Exercise goal — Reproduce each line that includes the word "rigid".

Entries —

** Begin **

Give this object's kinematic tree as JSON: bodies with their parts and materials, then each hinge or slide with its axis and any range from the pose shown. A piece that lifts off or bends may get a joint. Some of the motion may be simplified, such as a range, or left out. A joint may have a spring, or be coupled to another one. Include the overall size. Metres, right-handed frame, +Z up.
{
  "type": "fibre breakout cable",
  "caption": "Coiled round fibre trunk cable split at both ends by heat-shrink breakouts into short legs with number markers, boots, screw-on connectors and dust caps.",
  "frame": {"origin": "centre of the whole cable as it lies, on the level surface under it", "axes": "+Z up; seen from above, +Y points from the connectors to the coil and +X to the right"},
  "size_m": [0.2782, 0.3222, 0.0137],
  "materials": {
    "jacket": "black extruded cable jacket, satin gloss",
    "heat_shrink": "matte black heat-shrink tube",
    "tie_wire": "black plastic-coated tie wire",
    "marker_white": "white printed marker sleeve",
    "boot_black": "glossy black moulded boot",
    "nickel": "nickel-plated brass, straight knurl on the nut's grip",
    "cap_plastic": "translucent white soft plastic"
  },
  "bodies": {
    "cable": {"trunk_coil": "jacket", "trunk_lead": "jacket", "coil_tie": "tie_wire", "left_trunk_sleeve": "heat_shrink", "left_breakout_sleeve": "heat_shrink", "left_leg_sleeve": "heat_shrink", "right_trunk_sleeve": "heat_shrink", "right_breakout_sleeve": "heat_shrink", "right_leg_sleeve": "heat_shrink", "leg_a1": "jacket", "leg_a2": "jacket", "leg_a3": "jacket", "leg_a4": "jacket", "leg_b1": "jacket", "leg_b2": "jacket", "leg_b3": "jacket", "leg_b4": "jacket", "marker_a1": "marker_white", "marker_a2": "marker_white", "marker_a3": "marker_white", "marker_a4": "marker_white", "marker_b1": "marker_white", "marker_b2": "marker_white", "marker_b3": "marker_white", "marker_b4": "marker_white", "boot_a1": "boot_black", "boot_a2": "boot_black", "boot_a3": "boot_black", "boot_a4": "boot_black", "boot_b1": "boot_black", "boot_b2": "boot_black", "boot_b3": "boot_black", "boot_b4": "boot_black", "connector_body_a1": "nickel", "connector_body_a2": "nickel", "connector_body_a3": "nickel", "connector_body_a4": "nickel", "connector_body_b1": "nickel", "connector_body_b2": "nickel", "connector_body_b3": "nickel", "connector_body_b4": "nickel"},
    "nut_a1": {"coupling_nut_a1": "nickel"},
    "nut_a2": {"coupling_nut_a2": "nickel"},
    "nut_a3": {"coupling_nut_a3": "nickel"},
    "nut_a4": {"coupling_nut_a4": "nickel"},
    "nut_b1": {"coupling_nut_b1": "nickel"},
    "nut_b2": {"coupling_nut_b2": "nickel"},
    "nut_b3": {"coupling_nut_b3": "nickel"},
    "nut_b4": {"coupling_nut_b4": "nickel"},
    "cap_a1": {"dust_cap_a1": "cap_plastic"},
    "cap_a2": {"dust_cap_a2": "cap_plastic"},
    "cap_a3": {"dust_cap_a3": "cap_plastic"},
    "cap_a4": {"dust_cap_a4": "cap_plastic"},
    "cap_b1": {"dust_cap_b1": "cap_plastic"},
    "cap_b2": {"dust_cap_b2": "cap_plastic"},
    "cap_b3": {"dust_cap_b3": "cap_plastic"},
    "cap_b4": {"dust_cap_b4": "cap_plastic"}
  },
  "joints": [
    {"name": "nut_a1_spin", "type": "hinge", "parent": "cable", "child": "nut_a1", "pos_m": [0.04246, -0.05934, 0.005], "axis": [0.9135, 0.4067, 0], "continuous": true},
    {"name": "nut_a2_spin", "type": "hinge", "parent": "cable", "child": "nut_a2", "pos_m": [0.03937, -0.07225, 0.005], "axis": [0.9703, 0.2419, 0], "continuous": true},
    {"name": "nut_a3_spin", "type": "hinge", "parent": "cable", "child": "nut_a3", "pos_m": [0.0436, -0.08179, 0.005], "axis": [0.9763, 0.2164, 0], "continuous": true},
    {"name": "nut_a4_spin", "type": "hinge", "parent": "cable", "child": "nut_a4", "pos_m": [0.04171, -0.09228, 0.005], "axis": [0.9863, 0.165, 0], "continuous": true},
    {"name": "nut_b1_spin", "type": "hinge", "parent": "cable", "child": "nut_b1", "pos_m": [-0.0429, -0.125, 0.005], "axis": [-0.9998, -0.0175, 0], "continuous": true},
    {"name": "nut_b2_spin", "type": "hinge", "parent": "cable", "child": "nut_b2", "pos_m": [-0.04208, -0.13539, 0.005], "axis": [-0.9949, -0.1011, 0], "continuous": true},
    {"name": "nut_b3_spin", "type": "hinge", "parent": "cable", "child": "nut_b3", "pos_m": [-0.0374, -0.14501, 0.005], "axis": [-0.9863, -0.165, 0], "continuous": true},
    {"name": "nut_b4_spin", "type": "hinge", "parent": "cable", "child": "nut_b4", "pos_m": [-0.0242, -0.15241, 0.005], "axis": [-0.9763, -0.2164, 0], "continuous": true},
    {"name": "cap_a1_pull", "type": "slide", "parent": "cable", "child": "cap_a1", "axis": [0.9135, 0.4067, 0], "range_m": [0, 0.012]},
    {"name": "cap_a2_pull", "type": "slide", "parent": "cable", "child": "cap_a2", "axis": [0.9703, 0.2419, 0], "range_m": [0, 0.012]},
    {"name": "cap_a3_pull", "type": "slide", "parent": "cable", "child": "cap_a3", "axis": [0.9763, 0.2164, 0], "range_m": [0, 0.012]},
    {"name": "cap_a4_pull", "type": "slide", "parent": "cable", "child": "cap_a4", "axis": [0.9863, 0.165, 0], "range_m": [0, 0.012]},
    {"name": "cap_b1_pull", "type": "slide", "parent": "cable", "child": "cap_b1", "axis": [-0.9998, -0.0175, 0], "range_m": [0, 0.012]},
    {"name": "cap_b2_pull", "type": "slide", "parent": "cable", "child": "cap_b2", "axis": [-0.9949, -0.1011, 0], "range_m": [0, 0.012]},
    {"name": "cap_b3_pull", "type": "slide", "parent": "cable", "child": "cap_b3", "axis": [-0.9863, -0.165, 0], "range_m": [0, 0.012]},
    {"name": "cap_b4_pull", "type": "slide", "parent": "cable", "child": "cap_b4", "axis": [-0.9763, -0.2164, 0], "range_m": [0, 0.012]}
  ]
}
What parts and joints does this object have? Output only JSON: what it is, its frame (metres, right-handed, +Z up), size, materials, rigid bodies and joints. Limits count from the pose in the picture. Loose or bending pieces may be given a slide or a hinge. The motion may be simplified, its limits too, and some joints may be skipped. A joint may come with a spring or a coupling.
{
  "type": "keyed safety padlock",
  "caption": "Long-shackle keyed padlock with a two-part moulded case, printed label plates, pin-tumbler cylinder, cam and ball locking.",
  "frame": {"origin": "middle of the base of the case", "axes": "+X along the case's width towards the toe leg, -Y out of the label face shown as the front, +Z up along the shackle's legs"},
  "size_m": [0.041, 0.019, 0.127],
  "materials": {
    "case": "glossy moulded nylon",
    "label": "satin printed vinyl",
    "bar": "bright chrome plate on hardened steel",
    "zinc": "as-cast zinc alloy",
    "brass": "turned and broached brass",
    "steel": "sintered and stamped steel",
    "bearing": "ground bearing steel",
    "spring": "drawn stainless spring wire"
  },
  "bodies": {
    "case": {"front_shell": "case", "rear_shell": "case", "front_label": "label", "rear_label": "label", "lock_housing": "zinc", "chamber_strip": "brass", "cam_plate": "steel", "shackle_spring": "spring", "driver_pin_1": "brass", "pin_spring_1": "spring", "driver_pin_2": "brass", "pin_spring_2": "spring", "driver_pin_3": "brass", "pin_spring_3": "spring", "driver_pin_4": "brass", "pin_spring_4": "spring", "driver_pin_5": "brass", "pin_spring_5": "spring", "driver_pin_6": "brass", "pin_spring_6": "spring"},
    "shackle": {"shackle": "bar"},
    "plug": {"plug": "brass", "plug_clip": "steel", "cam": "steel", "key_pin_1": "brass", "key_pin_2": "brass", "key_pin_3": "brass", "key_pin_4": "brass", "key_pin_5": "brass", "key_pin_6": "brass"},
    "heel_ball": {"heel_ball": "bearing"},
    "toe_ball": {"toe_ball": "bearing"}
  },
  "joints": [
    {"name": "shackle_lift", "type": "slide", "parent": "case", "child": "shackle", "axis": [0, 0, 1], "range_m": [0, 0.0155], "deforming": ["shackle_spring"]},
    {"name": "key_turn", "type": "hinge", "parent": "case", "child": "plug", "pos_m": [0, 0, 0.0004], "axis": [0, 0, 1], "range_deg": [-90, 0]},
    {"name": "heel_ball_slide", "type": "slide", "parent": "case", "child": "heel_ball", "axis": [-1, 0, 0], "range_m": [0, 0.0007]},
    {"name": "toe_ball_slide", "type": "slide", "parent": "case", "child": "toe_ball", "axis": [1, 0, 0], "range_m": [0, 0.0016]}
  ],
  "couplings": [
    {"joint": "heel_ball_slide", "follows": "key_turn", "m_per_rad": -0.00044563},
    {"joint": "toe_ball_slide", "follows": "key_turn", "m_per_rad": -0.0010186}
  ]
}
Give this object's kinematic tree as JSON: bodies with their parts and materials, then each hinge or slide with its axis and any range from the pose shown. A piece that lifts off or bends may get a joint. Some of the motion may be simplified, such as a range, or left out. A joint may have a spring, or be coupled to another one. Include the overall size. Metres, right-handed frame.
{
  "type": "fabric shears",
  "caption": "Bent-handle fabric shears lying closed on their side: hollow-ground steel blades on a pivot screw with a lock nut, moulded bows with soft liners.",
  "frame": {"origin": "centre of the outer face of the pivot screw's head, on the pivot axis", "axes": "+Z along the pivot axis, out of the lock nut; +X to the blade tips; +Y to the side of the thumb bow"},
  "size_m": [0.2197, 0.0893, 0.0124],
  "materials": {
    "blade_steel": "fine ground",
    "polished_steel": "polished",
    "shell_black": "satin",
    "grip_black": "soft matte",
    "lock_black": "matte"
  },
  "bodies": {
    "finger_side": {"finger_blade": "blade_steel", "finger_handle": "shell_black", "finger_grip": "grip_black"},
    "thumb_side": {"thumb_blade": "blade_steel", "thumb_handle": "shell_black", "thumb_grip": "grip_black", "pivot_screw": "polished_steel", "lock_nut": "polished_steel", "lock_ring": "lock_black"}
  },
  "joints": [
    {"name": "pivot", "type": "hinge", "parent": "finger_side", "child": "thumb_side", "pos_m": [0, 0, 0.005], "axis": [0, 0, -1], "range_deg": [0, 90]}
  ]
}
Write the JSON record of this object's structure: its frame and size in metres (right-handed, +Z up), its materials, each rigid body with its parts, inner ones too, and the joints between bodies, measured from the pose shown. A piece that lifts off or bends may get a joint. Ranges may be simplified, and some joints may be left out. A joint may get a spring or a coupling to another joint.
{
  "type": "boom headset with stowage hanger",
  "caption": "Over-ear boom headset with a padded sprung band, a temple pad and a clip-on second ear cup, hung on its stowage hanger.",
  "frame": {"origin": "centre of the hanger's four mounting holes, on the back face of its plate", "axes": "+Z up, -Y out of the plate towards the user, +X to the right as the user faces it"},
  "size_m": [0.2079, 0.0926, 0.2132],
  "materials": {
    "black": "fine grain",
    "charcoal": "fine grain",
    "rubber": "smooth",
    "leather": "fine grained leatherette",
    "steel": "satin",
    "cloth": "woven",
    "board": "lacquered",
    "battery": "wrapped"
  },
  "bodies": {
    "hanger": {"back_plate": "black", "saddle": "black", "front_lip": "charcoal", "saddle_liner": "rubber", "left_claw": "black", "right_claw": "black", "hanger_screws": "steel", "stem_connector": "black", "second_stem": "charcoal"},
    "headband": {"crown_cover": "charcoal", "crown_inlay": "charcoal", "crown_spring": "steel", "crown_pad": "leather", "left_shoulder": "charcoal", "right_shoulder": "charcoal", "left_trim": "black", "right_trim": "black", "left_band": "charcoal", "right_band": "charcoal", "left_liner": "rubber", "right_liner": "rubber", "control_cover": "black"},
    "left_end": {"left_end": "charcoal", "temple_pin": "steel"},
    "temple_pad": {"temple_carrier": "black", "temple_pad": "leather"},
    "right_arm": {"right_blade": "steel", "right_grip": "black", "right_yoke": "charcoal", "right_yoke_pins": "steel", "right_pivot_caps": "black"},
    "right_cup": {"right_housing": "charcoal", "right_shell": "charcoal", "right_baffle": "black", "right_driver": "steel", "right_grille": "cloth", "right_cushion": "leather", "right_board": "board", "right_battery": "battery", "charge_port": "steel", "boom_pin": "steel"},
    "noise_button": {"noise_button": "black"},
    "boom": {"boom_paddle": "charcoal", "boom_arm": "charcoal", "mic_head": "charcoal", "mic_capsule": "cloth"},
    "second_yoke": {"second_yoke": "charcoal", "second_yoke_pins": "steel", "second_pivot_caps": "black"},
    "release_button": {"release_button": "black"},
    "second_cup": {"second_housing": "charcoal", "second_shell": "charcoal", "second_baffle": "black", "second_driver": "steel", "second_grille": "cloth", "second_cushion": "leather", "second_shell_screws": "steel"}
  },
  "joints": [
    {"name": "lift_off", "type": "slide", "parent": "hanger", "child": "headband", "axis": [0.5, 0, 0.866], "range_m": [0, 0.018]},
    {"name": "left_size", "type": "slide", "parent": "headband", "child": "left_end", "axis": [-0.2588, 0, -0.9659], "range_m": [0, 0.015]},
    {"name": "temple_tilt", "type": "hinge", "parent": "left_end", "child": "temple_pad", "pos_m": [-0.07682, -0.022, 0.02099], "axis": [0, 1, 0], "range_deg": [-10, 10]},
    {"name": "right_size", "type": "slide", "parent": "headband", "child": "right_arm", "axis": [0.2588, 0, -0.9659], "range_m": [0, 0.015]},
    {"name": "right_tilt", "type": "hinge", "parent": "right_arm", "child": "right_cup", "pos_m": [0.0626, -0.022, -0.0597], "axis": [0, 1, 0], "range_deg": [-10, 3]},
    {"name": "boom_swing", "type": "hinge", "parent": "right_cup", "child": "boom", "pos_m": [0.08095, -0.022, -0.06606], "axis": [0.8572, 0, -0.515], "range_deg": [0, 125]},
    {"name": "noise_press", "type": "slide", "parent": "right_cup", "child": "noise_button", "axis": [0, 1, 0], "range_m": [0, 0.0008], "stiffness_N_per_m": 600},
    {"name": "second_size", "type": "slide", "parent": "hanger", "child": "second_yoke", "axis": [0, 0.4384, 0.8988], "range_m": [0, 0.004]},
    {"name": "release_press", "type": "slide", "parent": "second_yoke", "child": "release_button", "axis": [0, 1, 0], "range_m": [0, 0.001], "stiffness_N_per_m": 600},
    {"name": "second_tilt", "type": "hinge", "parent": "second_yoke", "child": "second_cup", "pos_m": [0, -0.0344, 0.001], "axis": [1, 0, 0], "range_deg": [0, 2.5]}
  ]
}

** End **

The result —
What parts and joints does this object have? Output only JSON: what it is, its frame (metres, right-handed, +Z up), size, materials, rigid bodies and joints. Limits count from the pose in the picture. Loose or bending pieces may be given a slide or a hinge. The motion may be simplified, its limits too, and some joints may be skipped. A joint may come with a spring or a coupling.
Write the JSON record of this object's structure: its frame and size in metres (right-handed, +Z up), its materials, each rigid body with its parts, inner ones too, and the joints between bodies, measured from the pose shown. A piece that lifts off or bends may get a joint. Ranges may be simplified, and some joints may be left out. A joint may get a spring or a coupling to another joint.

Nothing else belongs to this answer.